Written instruction:
Give again, word for word, each line from the top of the listing through the line that holds "socket.default_value = value".

● ● ●

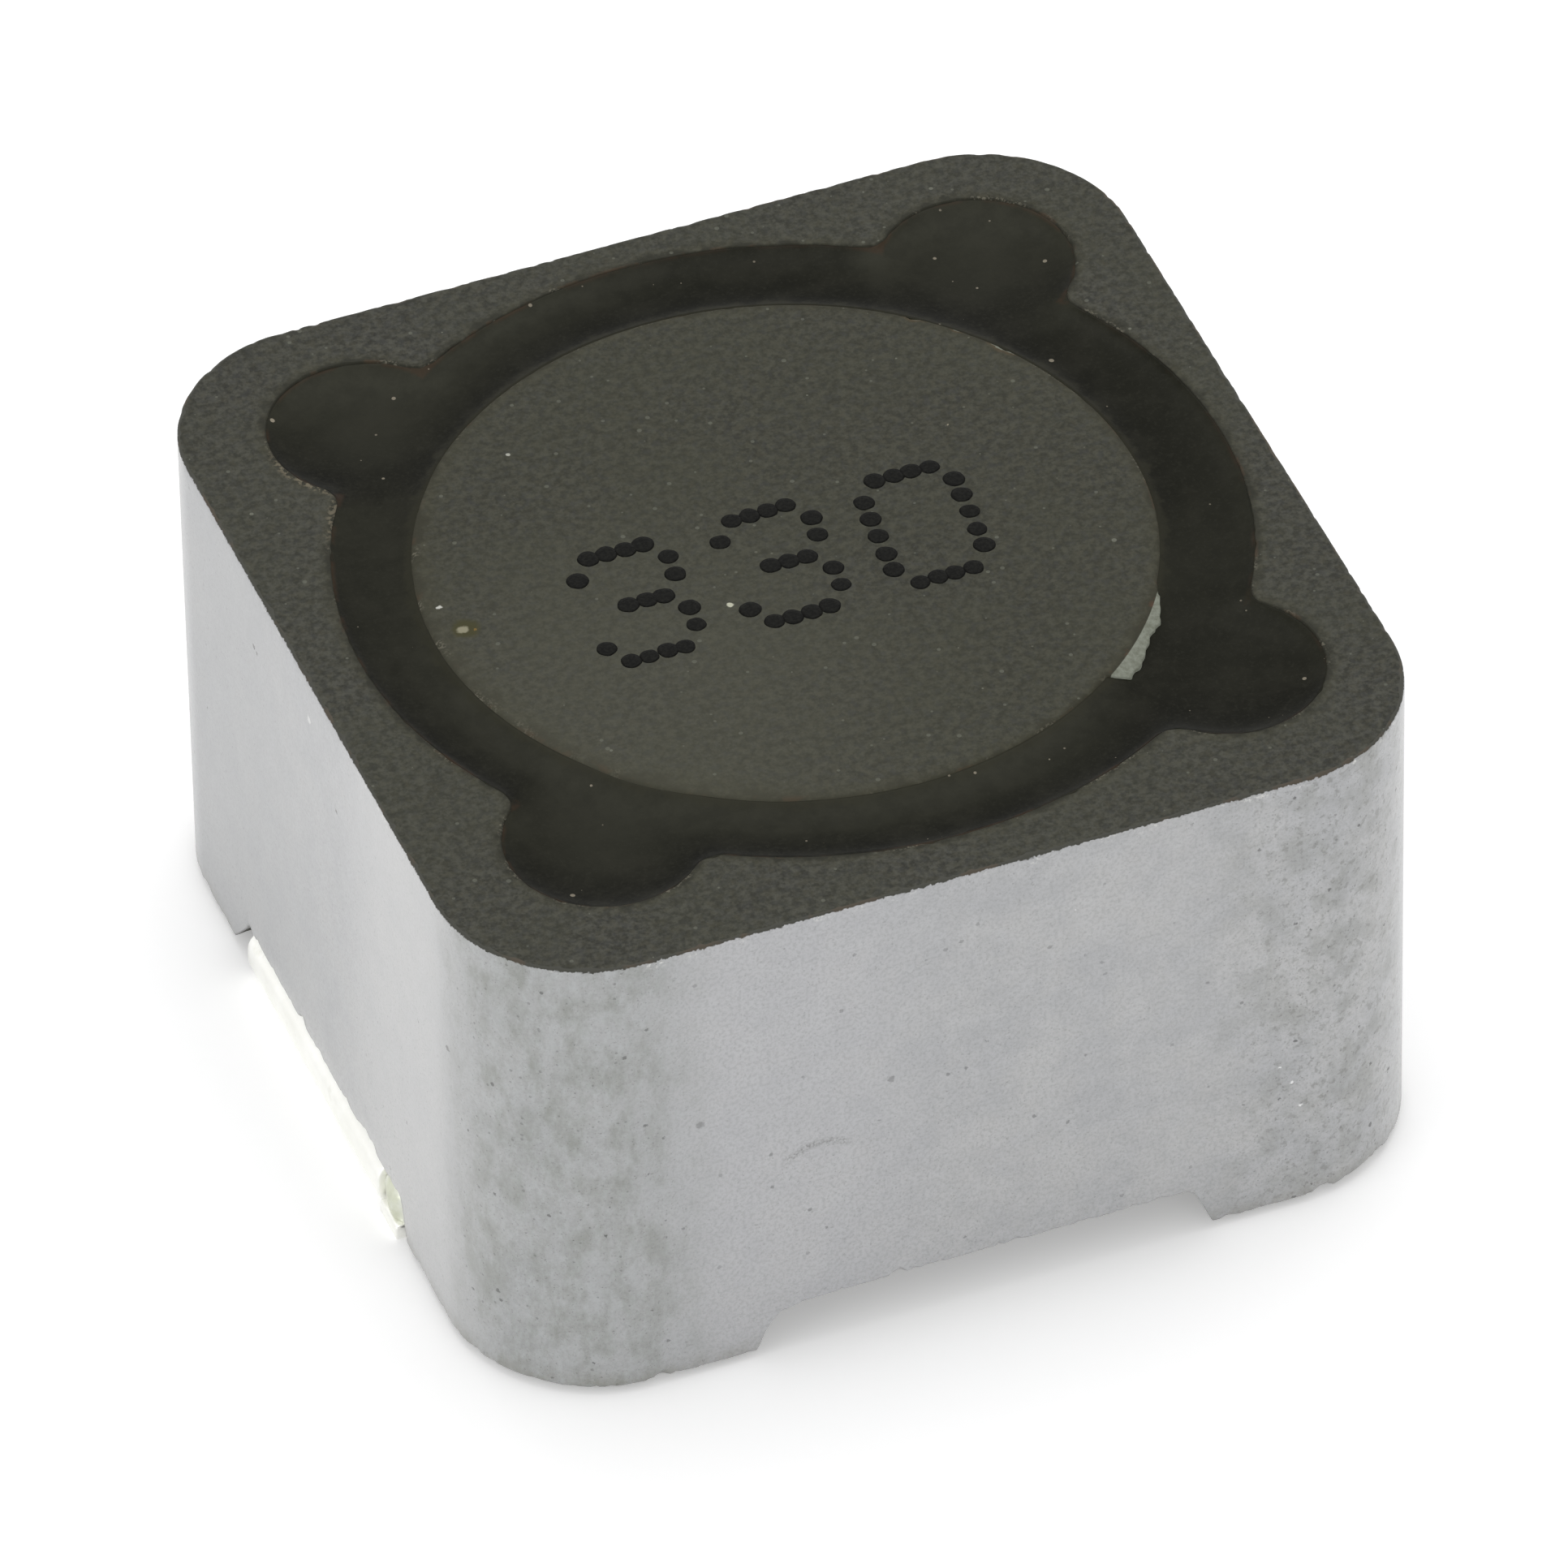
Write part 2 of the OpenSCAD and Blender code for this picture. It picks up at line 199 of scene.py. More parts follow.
class Finish:
    """A surface under way: its shader, its tone so far, and patterns laid out in millimetres.

    Colours are 8-bit ones, and patterns run from 0 to 1.
    """

    def __init__(self, name, colour, roughness, **sockets):
        self.material = bpy.data.materials.new(name)
        self.material.use_nodes = True
        self.nodes = self.material.node_tree.nodes
        self.links = self.material.node_tree.links
        self.shader = self.nodes["Principled BSDF"]
        place = self.add("TexCoord").outputs["Object"]
        self.at = self.add("VectorMath", "SCALE", Vector=place, Scale=1 / MM).outputs["Vector"]
        self.set(Base_Color=colour, Roughness=roughness, **sockets)

    def feed(self, socket, value):
        """Gives a socket what another puts out, a colour, or a number."""
        if isinstance(value, bpy.types.NodeSocket):
            self.links.new(value, socket)
        elif socket.type == "RGBA":
            socket.default_value = (*shade(*value), 1)
        else:
            socket.default_value = value

    def add(self, kind, operation=None, **sockets):
        """Adds a node and feeds its sockets by name."""
        node = self.nodes.new("ShaderNode" + kind)
        if operation:
            node.operation = operation
        for name, value in sockets.items():
            self.feed(node.inputs[name.replace("_", " ")], value)
        return node

    def set(self, **sockets):
        """Feeds the shader's own sockets."""
        for name, value in sockets.items():
            self.feed(self.shader.inputs[name.replace("_", " ")], value)

    def calc(self, operation, *values, kind="Math", result="Value"):
        """A sum on numbers."""
        node = self.add(kind, operation)
        for socket, value in zip(node.inputs, values):
            self.feed(socket, value)
        return node.outputs[result]

    def vector(self, operation, *values, result="Vector"):
        """A sum on vectors."""
        return self.calc(operation, *values, kind="VectorMath", result=result)

    def times(self, first, *others):
        """Product of patterns and numbers."""
        for other in others:
            first = self.calc("MULTIPLY", first, other)
        return first

    def swing(self, pattern, width):
        """The pattern made to swing about 0, width from end to end."""
        return self.times(self.calc("SUBTRACT", pattern, 0.5), width)

    def between(self, value, low, high, start=0.0, end=1.0):
        """Smooth change from start to end while value goes from low to high."""
        node = self.add("MapRange", Value=value, From_Min=low, From_Max=high, To_Min=start, To_Max=end)
        node.interpolation_type = "SMOOTHSTEP"
        return node.outputs["Result"]

    def mix(self, share, a, b):
        """Colour a where share is 0, and b where it is 1."""
        node = self.add("Mix")
        node.data_type = "RGBA"
        self.feed(node.inputs["Factor"], share)
        self.feed(node.inputs[6], a)
        self.feed(node.inputs[7], b)
        return node.outputs[2]

    def mottle(self, pattern, low, high, dark, light):
        """Starts the tone: dark where the pattern is below low, light where it is above high."""
        self.tone = self.mix(self.between(pattern, low, high), dark, light)
        self.set(Base_Color=self.tone)

    def lay(self, colour, *shares):
        """Lays a colour over the tone so far, as thick as the product of the shares."""
        self.tone = self.mix(self.times(*shares), self.tone, colour)
        self.set(Base_Color=self.tone)

    def moved(self, shift, taller=1.0):
        """Where a pattern is taken from, so that no two patterns match."""
        if not shift and taller == 1.0:
            return self.at
        return self.vector("MULTIPLY_ADD", self.at, (1, 1, 1 / taller), (shift, -shift, shift))

    def grain(self, size, detail=2.0, rough=0.5, shift=0.0, taller=1.0):
        """Cloudy pattern whose lumps are about size mm across, and taller by that factor."""
        place = self.moved(shift, taller)
        cloud = self.add("TexNoise", Vector=place, Scale=1 / size, Detail=detail, Roughness=rough)
        return cloud.outputs["Fac"]

    def specks(self, size, radius, kept, shift=0.0, ragged=None):
        """Scattered specks: 1 inside one, 0 outside.

        They lie about size mm apart, and kept is the share of places that have one.
        """
        cells = self.add("TexVoronoi", Vector=self.moved(shift), Scale=1 / size)
        gap = cells.outputs["Distance"]
        if ragged:
            gap = self.calc("ADD", gap, self.swing(ragged, 2.2 * radius / size))
        chance = self.add("SeparateColor", Color=cells.outputs["Color"]).outputs
        spread = self.times(self.calc("ADD", chance[1], 0.3), 0.8 * radius / size)
        return self.times(self.calc("LESS_THAN", gap, spread), self.calc("LESS_THAN", chance[0], kept))

    def away_from(self, x, y, flatten=(1, 1, 0)):
        """Distance in mm from an upright axis, or from a level one if flatten says so."""
        back = iter((-x, -y))
        shift = tuple(next(back) if counts else 0.0 for counts in flatten)
        offset = self.vector("MULTIPLY_ADD", self.at, flatten, shift)
        return self.vector("LENGTH", offset, result="Value")

    def from_bore(self):
        """Distances in mm from the bore's outline and from its lobes alone; negative inside."""
        flat = self.vector("MULTIPLY_ADD", self.at, (1, 1, 0), (-bore_centre.x, -bore_centre.y, 0))
        out = half_side - lobe_wall - lobe_r
        lobe = self.vector("SUBTRACT", self.vector("ABSOLUTE", flat), (out, out, 0))
        gaps = [
            self.calc("SUBTRACT", self.vector("LENGTH", offset, result="Value"), radius)
            for offset, radius in ((flat, bore_r), (lobe, lobe_r))
        ]
        return self.calc("MINIMUM", *gaps), gaps[1]

    def mark(self, x, y, radius, colour, uneven, flatten=(1, 1, 0)):
        """A small round mark with an uneven edge."""
        gap = self.calc("ADD", self.away_from(x, y, flatten), uneven)
        self.lay(colour, self.between(gap, 1.3 * radius, 0.7 * radius))

    def relief(self, height, depth):
        """Raises the surface by depth mm where height is 1."""
        bump = self.add("Bump", Distance=depth * MM, Strength=1.0, Height=height)
        normal = self.shader.inputs["Normal"]
        if normal.is_linked:
            self.feed(bump.inputs["Normal"], normal.links[0].from_socket)
        self.feed(normal, bump.outputs["Normal"])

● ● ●

Result for this task:
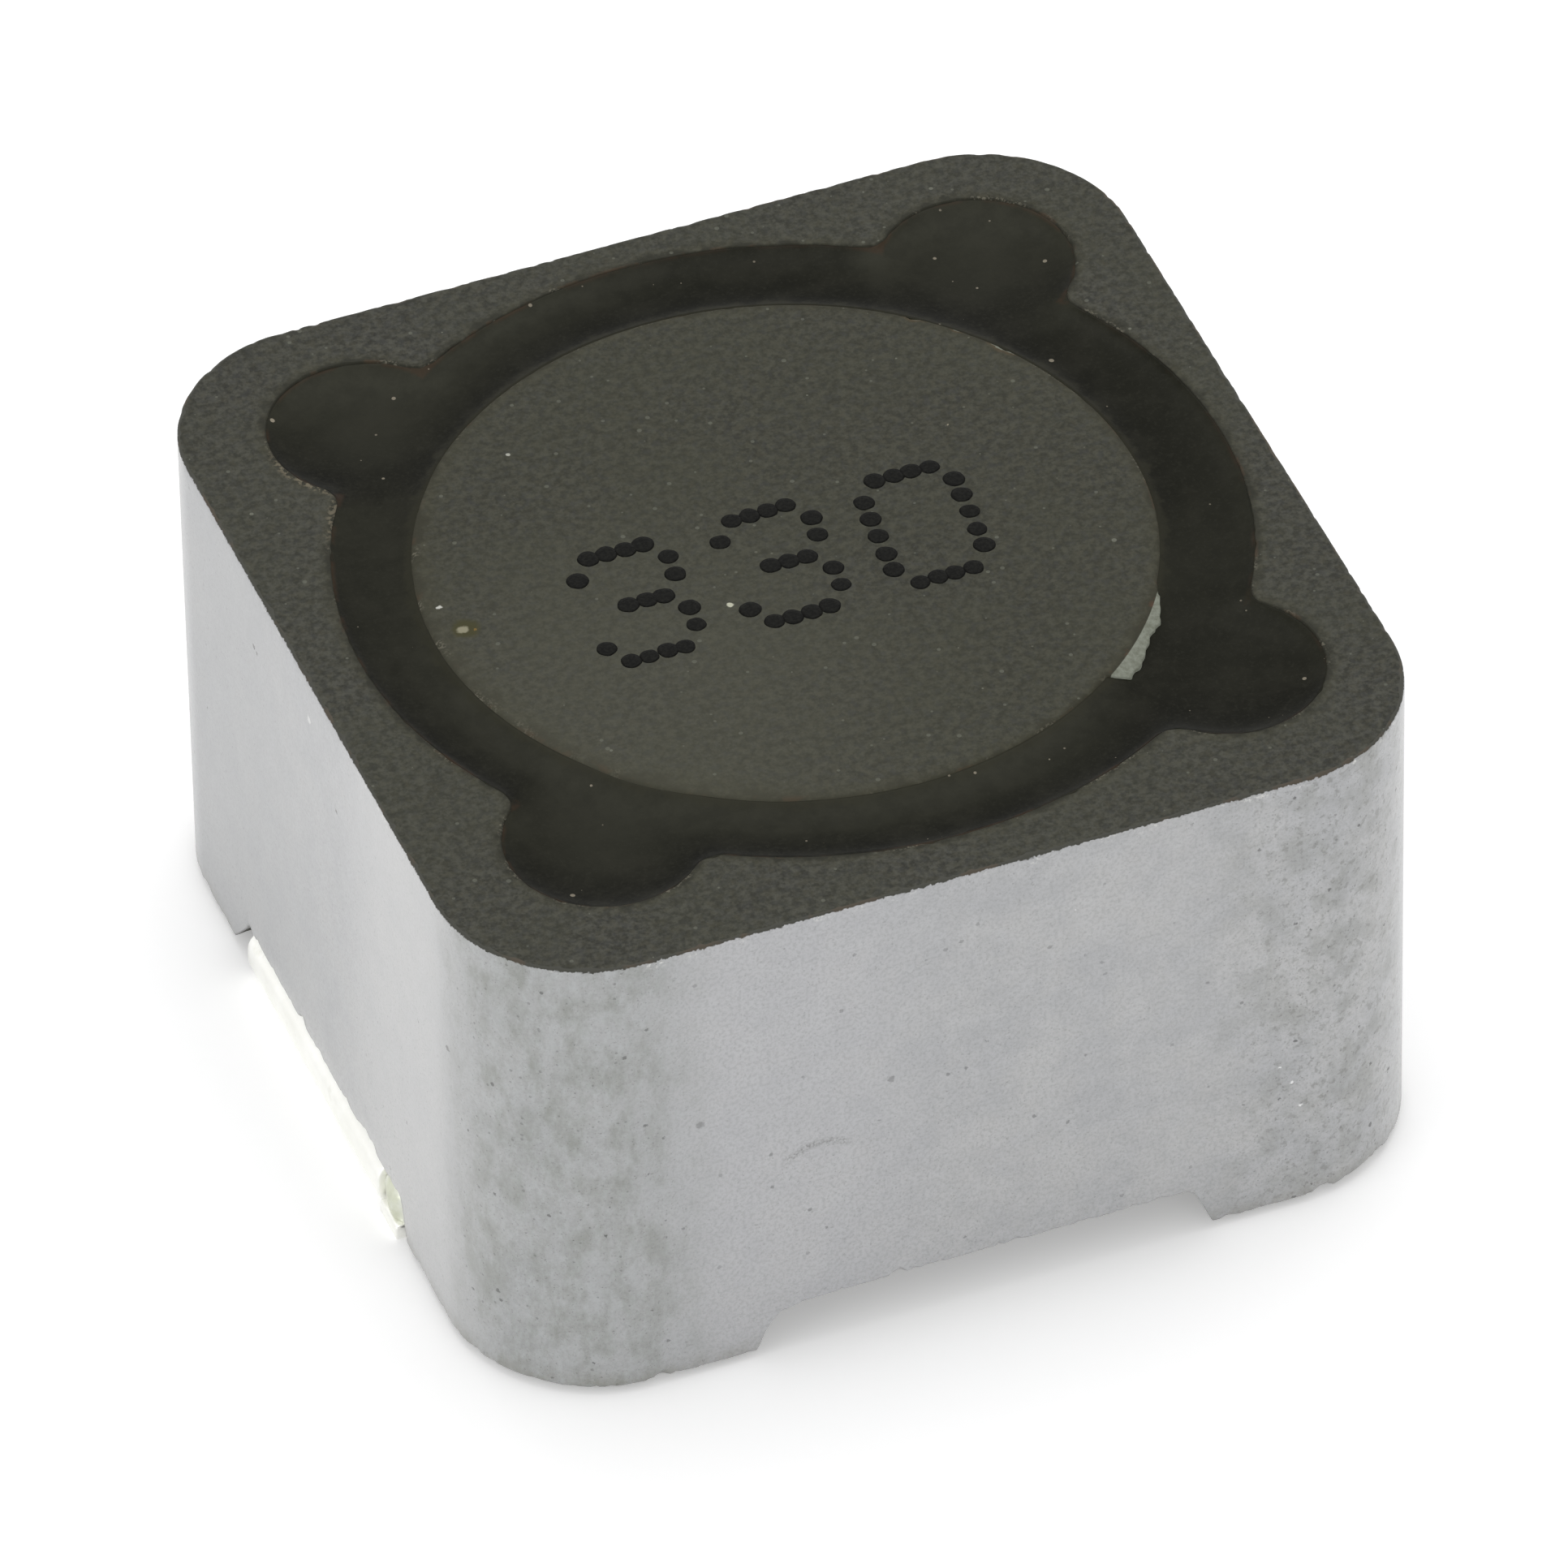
Write part 2 of the OpenSCAD and Blender code for this picture. It picks up at line 199 of scene.py. More parts follow.
class Finish:
    """A surface under way: its shader, its tone so far, and patterns laid out in millimetres.

    Colours are 8-bit ones, and patterns run from 0 to 1.
    """

    def __init__(self, name, colour, roughness, **sockets):
        self.material = bpy.data.materials.new(name)
        self.material.use_nodes = True
        self.nodes = self.material.node_tree.nodes
        self.links = self.material.node_tree.links
        self.shader = self.nodes["Principled BSDF"]
        place = self.add("TexCoord").outputs["Object"]
        self.at = self.add("VectorMath", "SCALE", Vector=place, Scale=1 / MM).outputs["Vector"]
        self.set(Base_Color=colour, Roughness=roughness, **sockets)

    def feed(self, socket, value):
        """Gives a socket what another puts out, a colour, or a number."""
        if isinstance(value, bpy.types.NodeSocket):
            self.links.new(value, socket)
        elif socket.type == "RGBA":
            socket.default_value = (*shade(*value), 1)
        else:
            socket.default_value = value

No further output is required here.